As kids prepared to return to school this year, parents found themselves with back-to-school shopping lists like they’ve never seen before. In addition to the usual items like pencils, paper, crayons and glue, they were being asked to provide cleaning supplies, computer paper and other items usually provided by the schools themselves.
Of course, these expanded school supplies lists came courtesy of the budget cuts that have led public schools across the country to lay off teachers and eliminate programs.
But while parents may grumble about being asked to contribute more out of their own pockets, teachers are used to it. Every year, they shell out lots of their own hard-earned money to buy school supplies and instructional materials for their students.

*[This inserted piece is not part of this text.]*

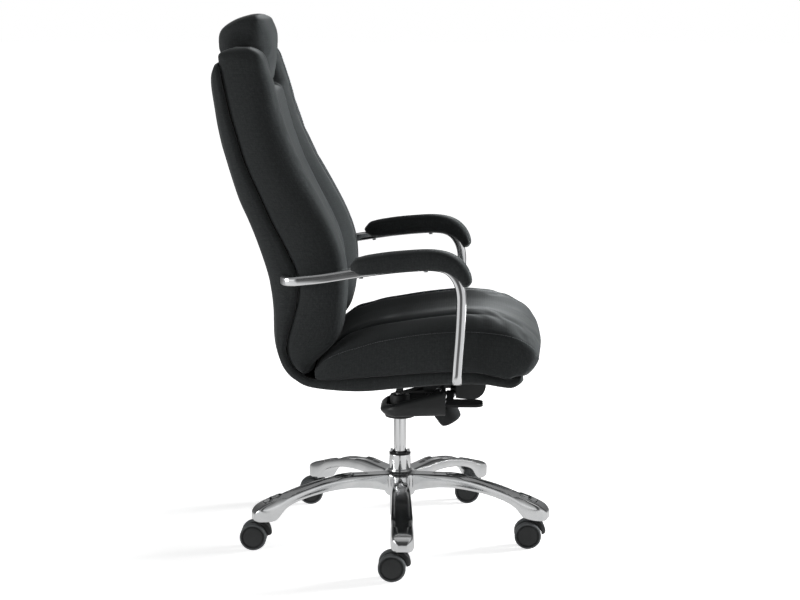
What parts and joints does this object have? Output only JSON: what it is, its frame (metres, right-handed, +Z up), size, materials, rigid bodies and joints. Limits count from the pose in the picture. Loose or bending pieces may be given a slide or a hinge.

According to a report by the National School Supply and Equipment Association, public school teachers in the U.S. spent $1.33 billion purchasing supplies for their classrooms last year. That figure comes to about $356 per teacher.
And as large as that number is, it’s actually smaller than in previous years. Per teacher expenditures in the 2007-2008 school year were $395 and in 2005-2006, it was a staggering $552.
That’s a lot of money to spend just to do your job, right? I think so and would like to take this opportunity to thank all those dedicated teachers who spend their own money to make sure their students have what they need to learn. And I would also like to formally apologize for all the grumbling I did about the $75 I spent on my own kid’s supplies.